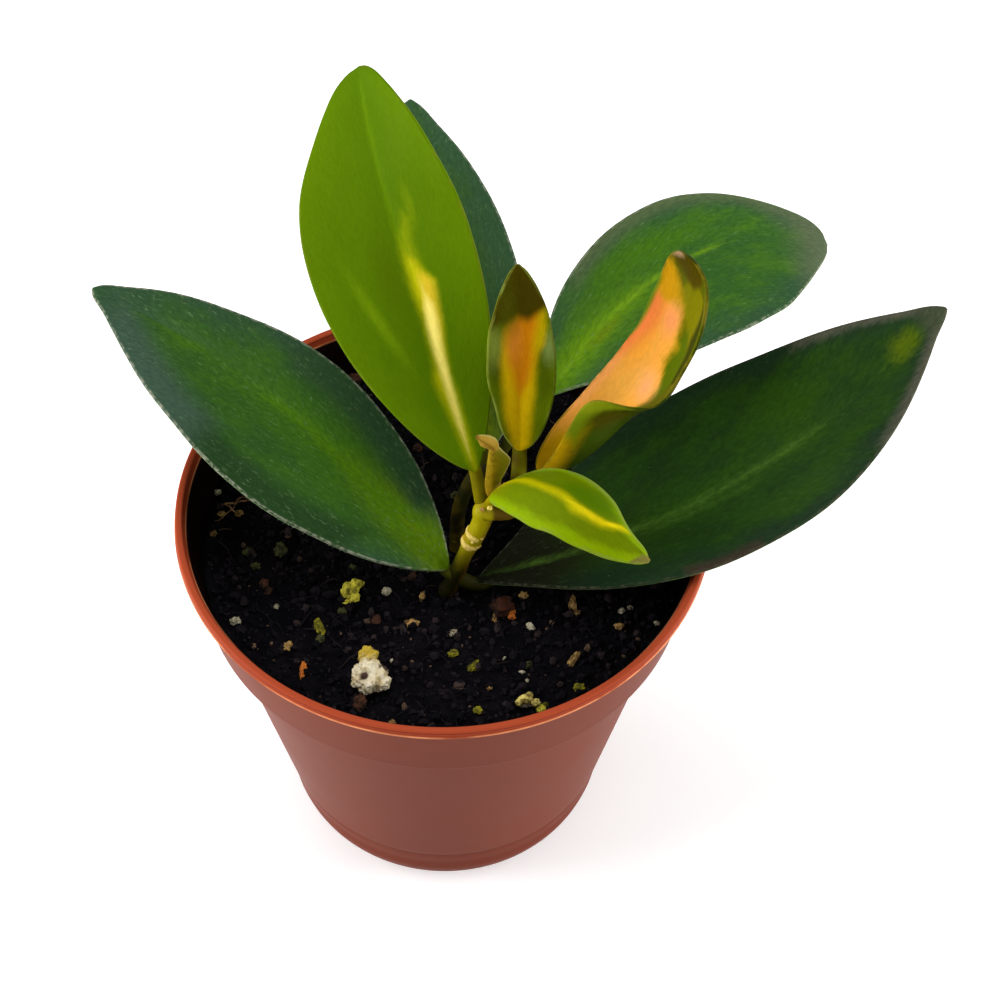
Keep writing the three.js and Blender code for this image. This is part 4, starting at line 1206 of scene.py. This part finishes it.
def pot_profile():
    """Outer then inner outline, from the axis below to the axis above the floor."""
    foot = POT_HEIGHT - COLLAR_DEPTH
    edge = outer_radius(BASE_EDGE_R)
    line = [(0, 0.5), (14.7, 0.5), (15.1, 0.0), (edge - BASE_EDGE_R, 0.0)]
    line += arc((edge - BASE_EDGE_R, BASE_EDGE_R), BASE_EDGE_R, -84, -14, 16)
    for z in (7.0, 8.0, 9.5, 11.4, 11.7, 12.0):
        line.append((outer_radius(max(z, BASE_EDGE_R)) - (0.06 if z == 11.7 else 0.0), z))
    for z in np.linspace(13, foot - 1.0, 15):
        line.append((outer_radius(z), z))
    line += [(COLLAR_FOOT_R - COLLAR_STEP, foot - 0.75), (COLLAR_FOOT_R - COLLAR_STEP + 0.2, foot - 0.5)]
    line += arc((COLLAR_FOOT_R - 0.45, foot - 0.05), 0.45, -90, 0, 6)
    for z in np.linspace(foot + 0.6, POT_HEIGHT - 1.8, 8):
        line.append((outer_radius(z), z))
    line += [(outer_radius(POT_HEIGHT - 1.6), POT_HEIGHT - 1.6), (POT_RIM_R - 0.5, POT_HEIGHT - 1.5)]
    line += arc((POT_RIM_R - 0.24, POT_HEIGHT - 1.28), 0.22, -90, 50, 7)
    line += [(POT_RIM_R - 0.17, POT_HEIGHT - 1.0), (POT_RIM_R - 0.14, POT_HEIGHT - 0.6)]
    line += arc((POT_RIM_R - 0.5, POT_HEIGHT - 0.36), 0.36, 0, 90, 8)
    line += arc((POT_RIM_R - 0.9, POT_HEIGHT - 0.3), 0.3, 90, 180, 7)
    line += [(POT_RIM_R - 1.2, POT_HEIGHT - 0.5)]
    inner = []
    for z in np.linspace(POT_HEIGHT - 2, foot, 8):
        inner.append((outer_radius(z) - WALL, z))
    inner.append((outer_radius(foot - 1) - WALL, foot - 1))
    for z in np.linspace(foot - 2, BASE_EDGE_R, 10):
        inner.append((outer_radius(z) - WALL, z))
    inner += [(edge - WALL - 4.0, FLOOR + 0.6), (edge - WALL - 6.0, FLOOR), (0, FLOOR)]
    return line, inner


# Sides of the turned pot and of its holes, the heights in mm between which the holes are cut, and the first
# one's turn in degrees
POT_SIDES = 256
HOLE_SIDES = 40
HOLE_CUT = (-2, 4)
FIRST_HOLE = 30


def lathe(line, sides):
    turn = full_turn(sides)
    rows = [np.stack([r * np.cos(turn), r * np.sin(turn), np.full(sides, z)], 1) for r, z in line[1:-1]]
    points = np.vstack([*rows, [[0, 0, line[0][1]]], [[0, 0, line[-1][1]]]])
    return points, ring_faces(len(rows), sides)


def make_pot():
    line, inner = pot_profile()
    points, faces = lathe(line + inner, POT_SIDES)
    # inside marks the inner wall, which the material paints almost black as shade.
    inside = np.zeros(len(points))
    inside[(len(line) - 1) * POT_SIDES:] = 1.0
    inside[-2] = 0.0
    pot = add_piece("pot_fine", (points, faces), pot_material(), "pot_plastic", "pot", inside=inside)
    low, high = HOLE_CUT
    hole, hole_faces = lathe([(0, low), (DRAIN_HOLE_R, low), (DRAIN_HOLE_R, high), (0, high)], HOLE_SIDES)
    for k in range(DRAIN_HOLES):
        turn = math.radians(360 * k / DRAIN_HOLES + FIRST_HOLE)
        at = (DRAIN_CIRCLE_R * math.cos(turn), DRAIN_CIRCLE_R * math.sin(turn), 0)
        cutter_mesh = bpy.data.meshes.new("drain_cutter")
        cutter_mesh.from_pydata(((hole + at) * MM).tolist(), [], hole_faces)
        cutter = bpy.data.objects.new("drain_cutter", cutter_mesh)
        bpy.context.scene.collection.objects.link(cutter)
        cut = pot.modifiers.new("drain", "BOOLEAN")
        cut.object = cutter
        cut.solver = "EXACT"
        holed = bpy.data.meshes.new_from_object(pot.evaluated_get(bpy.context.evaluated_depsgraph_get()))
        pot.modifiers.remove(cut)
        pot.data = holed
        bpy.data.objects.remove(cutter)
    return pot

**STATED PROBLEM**
Whichever lines contain the string "scene", select and copy them.

**SOLUTION FOR THIS TASK**
Keep writing the three.js and Blender code for this image. This is part 4, starting at line 1206 of scene.py. This part finishes it.
        bpy.context.scene.collection.objects.link(cutter)